PROVIDED ENTRIES:
........

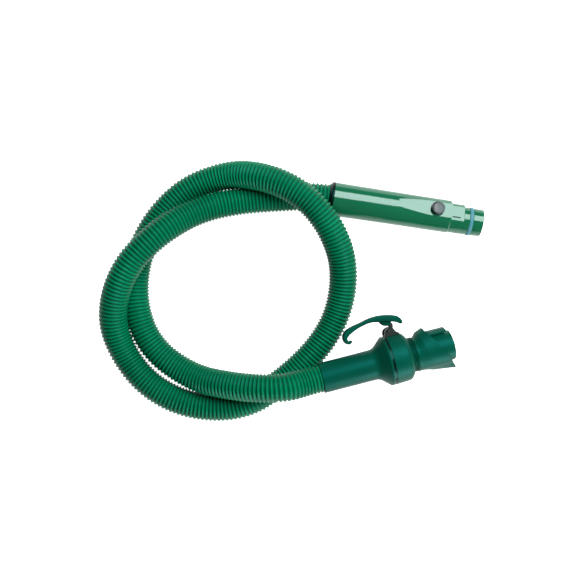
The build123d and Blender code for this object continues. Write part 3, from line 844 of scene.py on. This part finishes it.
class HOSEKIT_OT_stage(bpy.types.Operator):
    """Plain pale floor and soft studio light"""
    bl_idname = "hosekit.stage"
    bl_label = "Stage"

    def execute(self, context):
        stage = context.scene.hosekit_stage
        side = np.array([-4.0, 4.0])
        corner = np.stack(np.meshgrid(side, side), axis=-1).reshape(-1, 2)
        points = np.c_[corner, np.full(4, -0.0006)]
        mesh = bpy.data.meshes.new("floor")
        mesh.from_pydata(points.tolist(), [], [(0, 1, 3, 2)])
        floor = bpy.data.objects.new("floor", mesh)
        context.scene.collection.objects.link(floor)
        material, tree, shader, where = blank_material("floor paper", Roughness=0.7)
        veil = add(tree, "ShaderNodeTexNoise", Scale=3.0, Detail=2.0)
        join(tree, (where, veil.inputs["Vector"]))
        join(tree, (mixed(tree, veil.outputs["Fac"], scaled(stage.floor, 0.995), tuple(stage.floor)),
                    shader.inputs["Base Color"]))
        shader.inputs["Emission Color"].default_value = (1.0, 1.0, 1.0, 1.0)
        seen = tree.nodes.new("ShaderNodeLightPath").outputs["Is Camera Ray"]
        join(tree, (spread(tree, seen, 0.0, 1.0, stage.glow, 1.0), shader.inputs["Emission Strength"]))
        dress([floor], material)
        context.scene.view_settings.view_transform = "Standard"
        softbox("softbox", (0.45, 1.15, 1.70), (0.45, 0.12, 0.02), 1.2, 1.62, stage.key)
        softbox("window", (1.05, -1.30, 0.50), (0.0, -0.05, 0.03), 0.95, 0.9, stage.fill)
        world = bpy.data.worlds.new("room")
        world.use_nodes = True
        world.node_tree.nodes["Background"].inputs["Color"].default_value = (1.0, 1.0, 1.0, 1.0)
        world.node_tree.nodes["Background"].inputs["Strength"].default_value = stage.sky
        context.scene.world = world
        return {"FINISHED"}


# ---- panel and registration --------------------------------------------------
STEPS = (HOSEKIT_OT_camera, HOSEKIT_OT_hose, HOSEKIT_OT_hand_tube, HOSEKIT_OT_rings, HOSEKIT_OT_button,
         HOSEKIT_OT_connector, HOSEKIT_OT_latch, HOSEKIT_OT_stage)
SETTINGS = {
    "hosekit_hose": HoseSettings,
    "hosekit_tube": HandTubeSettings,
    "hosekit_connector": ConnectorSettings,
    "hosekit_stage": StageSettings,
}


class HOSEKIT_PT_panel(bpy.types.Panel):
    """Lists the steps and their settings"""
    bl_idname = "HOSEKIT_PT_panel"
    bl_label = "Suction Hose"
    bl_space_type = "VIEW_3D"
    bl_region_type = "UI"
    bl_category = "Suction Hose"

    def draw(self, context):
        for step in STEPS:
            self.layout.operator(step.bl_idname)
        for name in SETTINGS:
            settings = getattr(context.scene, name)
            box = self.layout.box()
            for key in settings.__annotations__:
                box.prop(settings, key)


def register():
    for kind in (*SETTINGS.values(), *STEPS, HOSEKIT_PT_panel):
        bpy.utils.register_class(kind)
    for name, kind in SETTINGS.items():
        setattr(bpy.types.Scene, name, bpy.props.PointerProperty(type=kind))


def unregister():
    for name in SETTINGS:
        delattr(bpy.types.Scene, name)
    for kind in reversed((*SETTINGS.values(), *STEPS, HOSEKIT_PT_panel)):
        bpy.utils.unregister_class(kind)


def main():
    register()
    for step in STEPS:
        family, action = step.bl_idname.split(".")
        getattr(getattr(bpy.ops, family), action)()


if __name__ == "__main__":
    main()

........

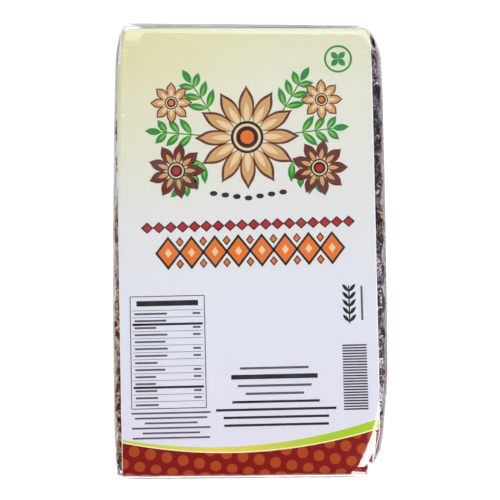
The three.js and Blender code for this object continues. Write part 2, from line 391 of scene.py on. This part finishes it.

........

TASK OBJECTIVE: Copy every line of the data that holds the string "continues".

THE COMPLETED TASK:
The build123d and Blender code for this object continues. Write part 3, from line 844 of scene.py on. This part finishes it.
The three.js and Blender code for this object continues. Write part 2, from line 391 of scene.py on. This part finishes it.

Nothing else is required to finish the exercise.